É nessa perspectiva que surgem histórias como as narradas nestas quatro exibições da mostra O Cinema Americano Depois dos Anos 00. Sentimentos latentes de deslocamento, vazio e solidão se manifestam nas rotinas de vidas imersas num universo onde as grandes ideologias e as subjetividades humanas deram lugar à hegemonia do consumo e à transitoriedade das relações. Se a perda da identidade se circunscreve como característica vital para a manutenção do status quo, a arte se encarrega de lançar foco sobre esses sujeitos e lhes dar um nome. É o que Miranda July busca com Eu, Você e Todos Nós (Me and You and Everyone We Know, 2005), ao revelar os fios invisíveis que conectam pessoas anônimas de algum lugar do mundo, e como essas conexões, frágeis sob a ótica da massificação em prol da identidade, se manifestam fortes se percebidas por um viés subjetivo e, portanto, humano. A dificuldade de comunicação, a improbabilidade das relações e o desconforto do sujeito vivendo as complicações racionais do mundo são vistos por Miranda July como problemas senão a serem enfrentados, a serem ao menos abordados e investigados. Sua Christine Jesperson é constructo dessas angústias contemporâneas e sendo fruto de uma temporalidade que está a transcorrer, suas buscas e inquietações não se concluem ou são sanadas, ainda que o desfecho do filme nos revele um algo de realização e transcendência, num nível muito íntimo, mais sugestivo do que determinante.
Essa inquietação, mais aguda e melancólica no Vincent Gallo de Brown Bunny (The Brown Bunny, 2003) mesmo que agravada por fatores específicos como a perda e a desconformidade, parece ser parte essencial da identidade pós-moderna. O personagem marginal de Brown Bunny, movido apenas pela dor e alienado do resto do mundo, constrói para si uma espécie de bolha onde apenas com a negação da verdade o mundo pode ser palatável, e assim, ao afastar-se dos outros seres humanos em sua trajetória, os rastros de civilização surgem como elementos invasivos. A paisagem, em Gallo, desoladora e silenciosa, e a própria estrutura narrativa de road movie, refletem o estado de espírito de um indivíduo que simplesmente vaga, no mundo, sem paragem e sem perspectivas.

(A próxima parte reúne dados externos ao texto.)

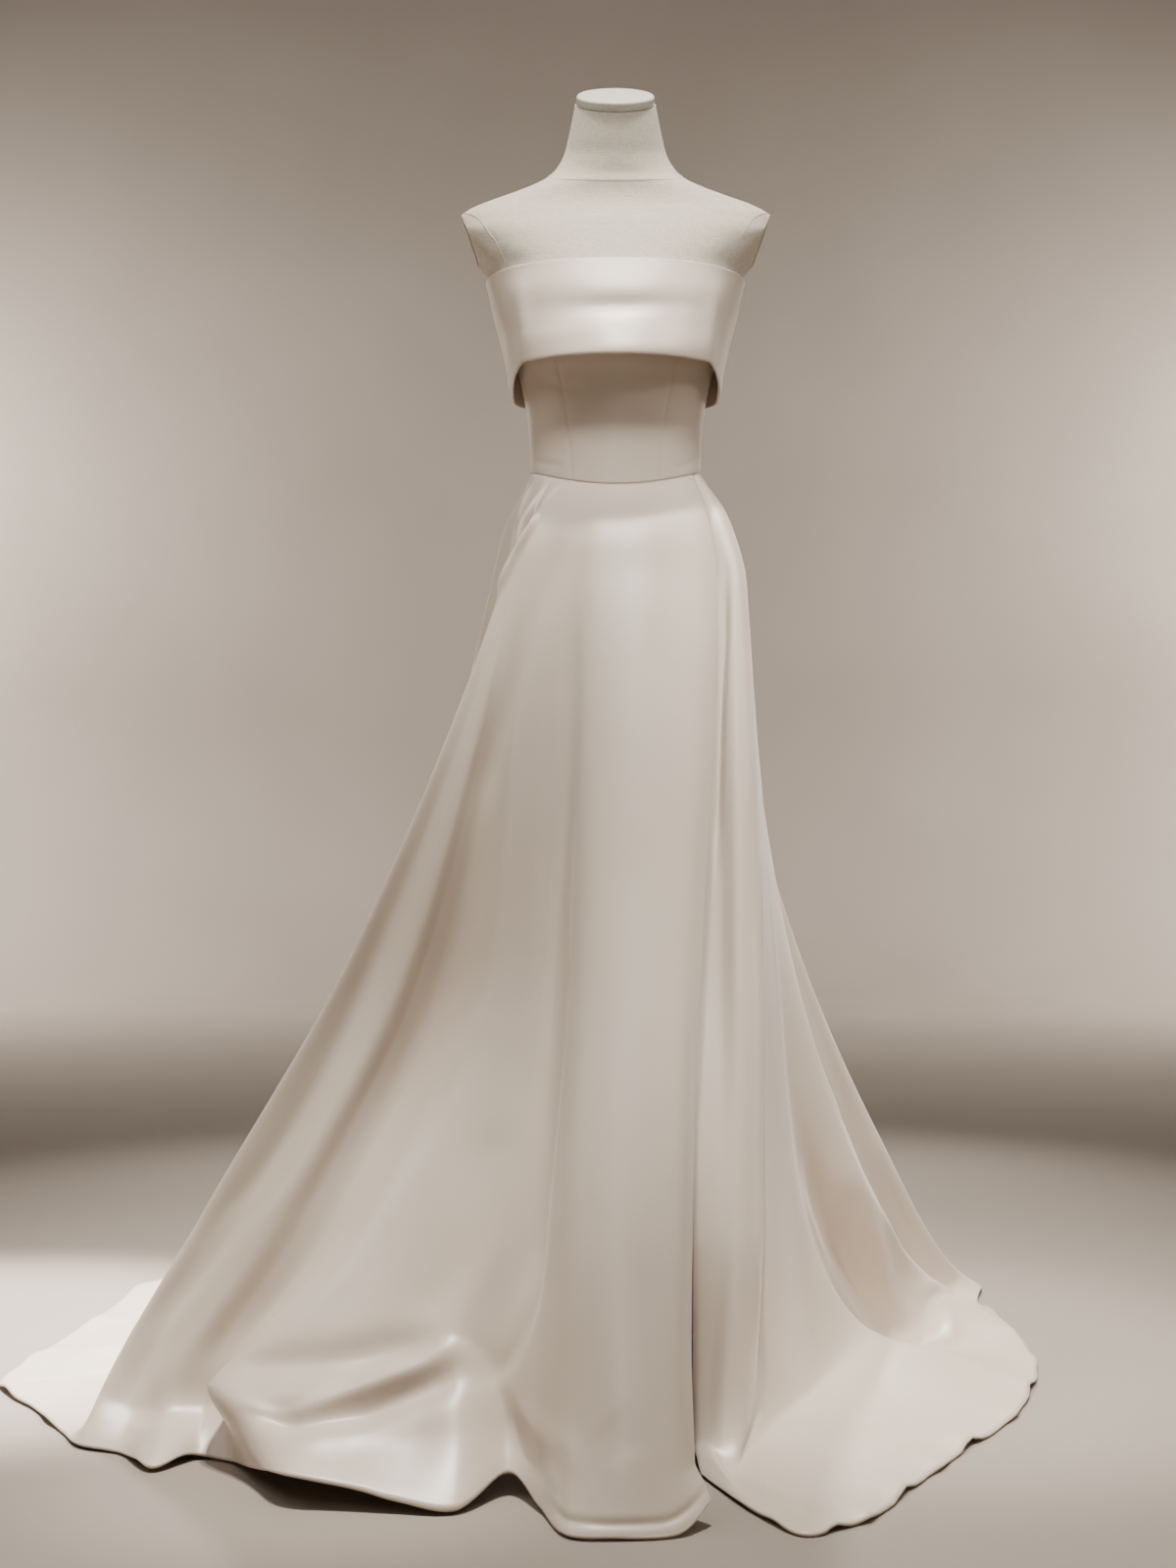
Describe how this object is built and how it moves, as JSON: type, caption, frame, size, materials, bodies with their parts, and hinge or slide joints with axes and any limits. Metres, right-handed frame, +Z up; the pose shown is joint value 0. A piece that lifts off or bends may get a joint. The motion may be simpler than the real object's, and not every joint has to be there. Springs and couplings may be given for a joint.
{
  "type": "a-line gown on a dress form",
  "caption": "Strapless a-line gown in heavy satin with a fold-over band, a fitted bodice, a slit skirt and a sweep train, on a limbless dress form with a floor stand.",
  "frame": {"origin": "middle of the floor base's underside, on the floor, below the form's vertical axis", "axes": "+Z up along the pole. The gown's front faces -Y, the train runs to +Y, and the skirt's slit is on the +X side."},
  "size_m": [1.3213, 1.4973, 1.653],
  "materials": {
    "ivory_satin": "heavy ivory duchess satin with a soft sheen",
    "cream_linen": "cream linen stretched over padding, matt",
    "painted_steel": "pale grey powder coat"
  },
  "bodies": {
    "root": {"bodice_centre_front": "ivory_satin", "bodice_side_front_left": "ivory_satin", "bodice_side_front_right": "ivory_satin", "bodice_side_back_left": "ivory_satin", "bodice_side_back_right": "ivory_satin", "bodice_back_left": "ivory_satin", "bodice_back_right": "ivory_satin", "band_front": "ivory_satin", "band_back": "ivory_satin", "skirt_front": "ivory_satin", "skirt_side": "ivory_satin", "skirt_back_left": "ivory_satin", "skirt_back_right": "ivory_satin", "form_torso": "cream_linen", "neck_cap": "cream_linen", "arm_plate_left": "cream_linen", "arm_plate_right": "cream_linen", "pole_flange": "painted_steel", "stand_pole": "painted_steel", "floor_base": "painted_steel"}
  },
  "joints": []
}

Em Viagem a Darjeeling (The Darjeeling Limited, 2007), outra viagem sustenta o fio condutor da trama, mas aqui a premissa é muito mais metafórica: três irmãos embarcam em um trem na Índia, com a finalidade de estreitarem seus laços familiares. Em busca de uma renovação espiritual propiciada pelo simples fato de estarem na Índia, os três irmãos se deparam com a impossibilidade de se forçar transformações internas naturais, e por consequência, com a exposição de suas fraquezas e com o desmantelamento de suas verdades. A artificialidade de um pensamento estereotipado como o típico americano –ou ocidental, aos poucos dá lugar a uma delicadeza que revela como o diretor Wes Anderson trabalha a construção de seus personagens: existe um aprofundamento gradativo que nos revela suas particularidades, sensibilidades quase que soterradas em camadas de uma plasticidade rígida vão se deixando entrever e, ao fim do filme, os percebemos tão humanos quanto nós.
Uma relação familiar fragilizada pela distância também permeia a história narrada por Sofia Coppola em Um Lugar Qualquer (Somewhere, 2010). Aqui, presenciamos um recorte da rotina de um ator de Hollywood: sua vida se situa entre filmagens de grandes produções, coletivas de imprensa, premières e festas badaladas. A artificialidade do meio cinematográfico mainstream, a solidão dos quartos de hotéis ao redor do mundo e a incapacidade de vivenciar relações afetivas sólidas produzem uma insatisfação com a própria existência. Ao passo em que o personagem Johnny Marco enfrenta uma crise de meia idade, onde questões de identidade, culpa e descontentamento se anunciam, sua filha de onze anos surge como uma presença capaz de reavivar em Marco a sinceridade e o afeto.
Recuperar a capacidade de comunicação e afeto, perceber o seu papel no mundo, refletir sobre as consequências de uma temporalidade que se esforça em suprimir as singelezas.  A transcendência, vislumbrada de forma muito sutil em cenas-chave de Eu, Você e Todos Nós, tão almejada e possível em Darjeeling, seria na verdade tão utópica quanto as estruturas do nosso mundo de hoje nos fazem pensá-la? Enquanto indivíduos vivendo o transcorrer da transitoriedade, não seremos personagens daquela história maior, repleta de uma determinante impessoalidade, esforçada em empalidecer as coisas por trás das coisas. Mas o cinema, entre outras artes, nos permite ler (e reler) as entrelinhas dessa história. São impressões de olhares alheios, recortes e pequenos insights - discursos particulares, mas passíveis de identificação - que nos permitem, na experiência cinematográfica, re-olhar e ressignificar o mundo, exercício tão esquecido e tão premente. Mostrar estes olhares, abrangentes ou oblíquos, amargos ou esperançosos, focados no ser humano e no seu tempo, é função primeira deste pequeno ciclo de filmes.